PROBLEM TO SOLVE — Output, please, exactly those lines of the listing that come before the line with "return np.exp(-(nearest /", along with that line itself.

SUPPLIED DATA —
* begin *

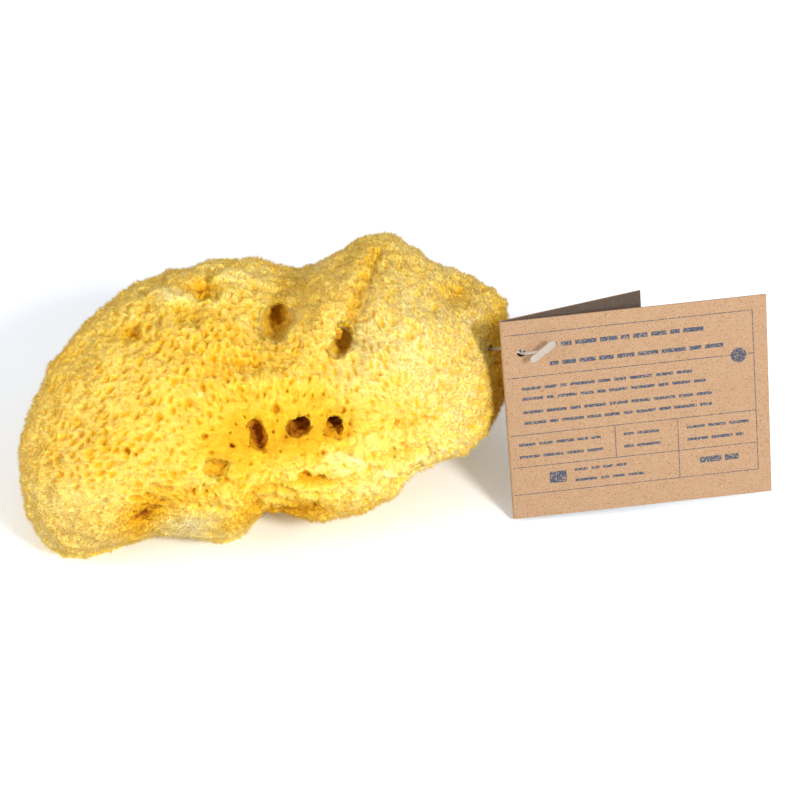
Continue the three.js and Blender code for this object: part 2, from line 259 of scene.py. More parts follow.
def rowsAt(points, normals):
    # the direction of the rows, along the surface
    local = onFace(points)
    flow = np.zeros_like(local)
    for source in rowSources:
        away = local[:, :2] - source["at"]
        distance = np.linalg.norm(away, axis=1)
        near = np.exp(-(distance / source["spread"]) ** 2)
        flow[:, :2] += away / np.maximum(distance, 1)[:, None] * near[:, None]
    flow = flow @ faceTurn.T
    flow += 1e-4
    flow -= normals * np.sum(flow * normals, axis=1, keepdims=True)
    return unit(flow)


def creaseAt(points, normals):
    # how deep it is in the crease, and the step up from its left side to its right
    local = onFace(points + noiseVectorsAt(points, 4) * 1.6 * mm)[:, :2]
    nearest = np.full(len(local), 1e9)
    side = np.zeros(len(local))
    ends = np.array(crease["points"], float)
    for a, b in zip(ends[:-1], ends[1:]):
        t = np.clip((local - a) @ (b - a) / ((b - a) @ (b - a)), 0, 1)
        gap = local - a - t[:, None] * (b - a)
        away = np.linalg.norm(gap, axis=1)
        turned = (b - a)[0] * gap[:, 1] - (b - a)[1] * gap[:, 0]
        side = np.where(away < nearest, np.sign(turned), side)
        nearest = np.minimum(nearest, away)
    facing = facingAt(normals)
    step = np.clip(side * nearest / 0.6, -1, 1) * np.exp(-(nearest / crease["reach"]) ** 2)
    return np.exp(-(nearest / crease["width"]) ** 2) * facing, step * facing


def grainAt(points):
    # fine ridges that run away from the same places as the rows, from -1 to 1
    local = onFace(points)
    total = np.zeros(len(local))
    weight = np.full(len(local), 0.02)
    for k, source in enumerate(rowSources):
        away = local[:, :2] - source["at"]
        distance = np.linalg.norm(away, axis=1)
        around = away / np.maximum(distance, 1)[:, None] * source["spread"] * 0.6 / grainSize["wide"]
        onward = (distance + local[:, 2]) / grainSize["long"] + 17 * k  # its own part of the noise
        near = np.exp(-(distance / source["spread"]) ** 2)
        total += near * np.array([noise.noise(p) for p in np.column_stack([around, onward])])
        weight += near
    return total / weight


def noiseAt(points, size, offset=0.0):
    # smooth noise from -1 to 1, with features of that size in millimetres
    scaled = points / (size * mm) + offset
    return np.array([noise.noise(p) for p in scaled])


def noiseVectorsAt(points, size):
    return np.array([noise.noise_vector(p) for p in points / (size * mm)])


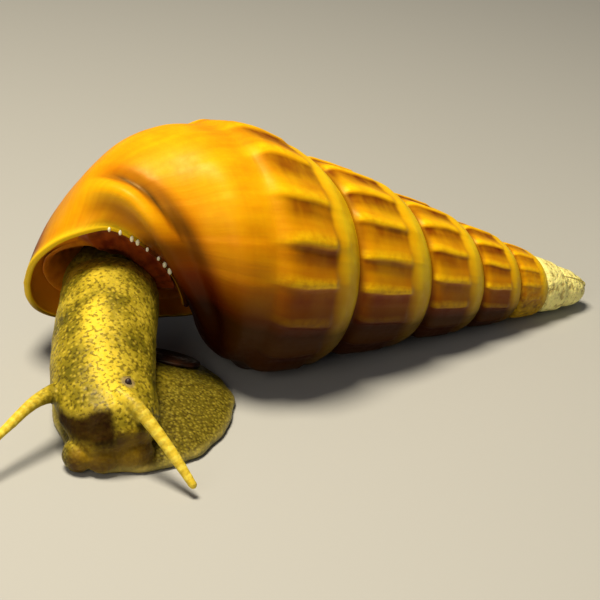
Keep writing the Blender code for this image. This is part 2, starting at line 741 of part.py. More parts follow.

* end *

COMPLETED EXERCISE —
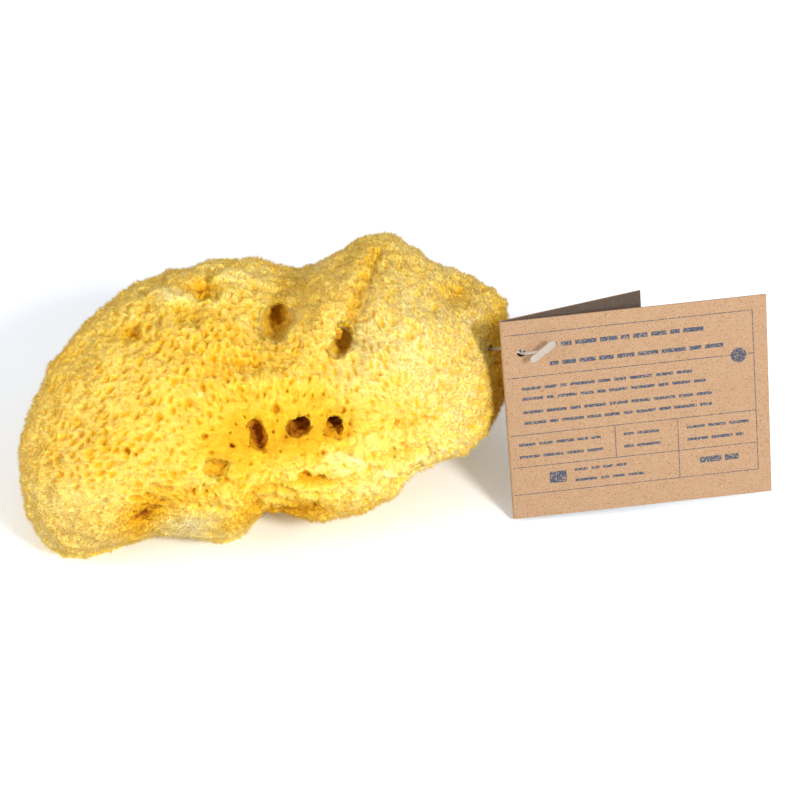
Continue the three.js and Blender code for this object: part 2, from line 259 of scene.py. More parts follow.
def rowsAt(points, normals):
    # the direction of the rows, along the surface
    local = onFace(points)
    flow = np.zeros_like(local)
    for source in rowSources:
        away = local[:, :2] - source["at"]
        distance = np.linalg.norm(away, axis=1)
        near = np.exp(-(distance / source["spread"]) ** 2)
        flow[:, :2] += away / np.maximum(distance, 1)[:, None] * near[:, None]
    flow = flow @ faceTurn.T
    flow += 1e-4
    flow -= normals * np.sum(flow * normals, axis=1, keepdims=True)
    return unit(flow)


def creaseAt(points, normals):
    # how deep it is in the crease, and the step up from its left side to its right
    local = onFace(points + noiseVectorsAt(points, 4) * 1.6 * mm)[:, :2]
    nearest = np.full(len(local), 1e9)
    side = np.zeros(len(local))
    ends = np.array(crease["points"], float)
    for a, b in zip(ends[:-1], ends[1:]):
        t = np.clip((local - a) @ (b - a) / ((b - a) @ (b - a)), 0, 1)
        gap = local - a - t[:, None] * (b - a)
        away = np.linalg.norm(gap, axis=1)
        turned = (b - a)[0] * gap[:, 1] - (b - a)[1] * gap[:, 0]
        side = np.where(away < nearest, np.sign(turned), side)
        nearest = np.minimum(nearest, away)
    facing = facingAt(normals)
    step = np.clip(side * nearest / 0.6, -1, 1) * np.exp(-(nearest / crease["reach"]) ** 2)
    return np.exp(-(nearest / crease["width"]) ** 2) * facing, step * facing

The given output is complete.